The rest of the jam making process was fairly normal, although once finished I found that the fruit was still very solid, rather than soft like other stone fruit would be. It was quite edible but a bit of a fail overall. There is a reason why we don't see black apple jam on the shelves of Coles!

Another little experiment was making praline, inspired by The Rose Bakery cookbook. The bakery is a beautiful little cafe near the Gare du Nord in Paris which I visited on my last trip to France in 2007. They have no website for me to link to, but here's a lovely review by Chocolate & Zucchini.  They bring English style food to Paris, that is less delicate and refined, but healthier and really tasty.

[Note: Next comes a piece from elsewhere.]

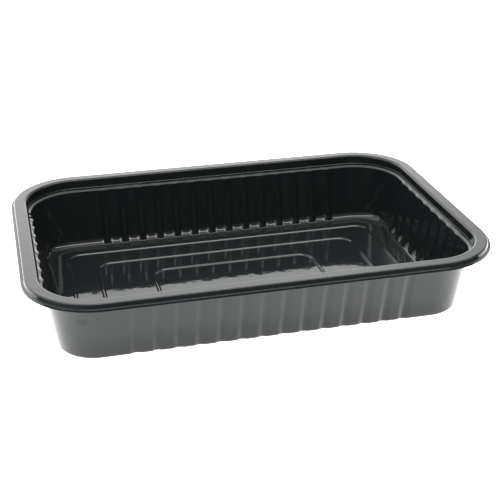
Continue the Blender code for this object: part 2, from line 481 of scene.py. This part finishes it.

The book is gorgeous and I hope to be cooking a few other things from it over this rainy Sydney weekend.  Granola, Pistachio cake and some of the savoury tarts are all on the to do list.

Chopping almonds

Making the sugar syrup

Caramel setting over the almonds

Praline shards in my Magimix


The praline is so beautiful. The nuts make it less sweet than a pure caramel dust would be. I sprinkled it over Connisseur vanilla ice cream. And the best part is that I now have 2 jars full in the cupboard which can be used to sprinkle over cakes, muffins, ice cream and yogurt.

Have you tried Twinings new Australian Afternoon Tea? We bought some at the weekend. It's a strong but beautiful blend, something that would be more suited to the morning for me personally (I'm more of an Earl Grey or herbal girl in the afternoons).

We had a few friends over for dinner last night and I turned to Nigella. I've made this Greek lamb, lemon & chilli dish a few times, it's easy to pre-prepare the oven trays and put them into the oven for an hour or so when needed. The chilli and lemon make the dish special.

I served it with fresh bread and a green salad.  Simple, uncomplicated dinner.

For lunch today I used some of the lamb cutlets left over from last night and quickly fried it with some halloumi.

These were added to a winter salad of Israeli couscous, roasted pumpkin and a few green salad leaves with a bit of lemon juice on top. A strong combination of flavours, but just what I was after on this cold and wet Sydney day.

My new Emile Henry pie case awaits for this weekend, I just need to find the perfect beginner's recipe tonight to work out what to make.  Any suggestions would be welcome.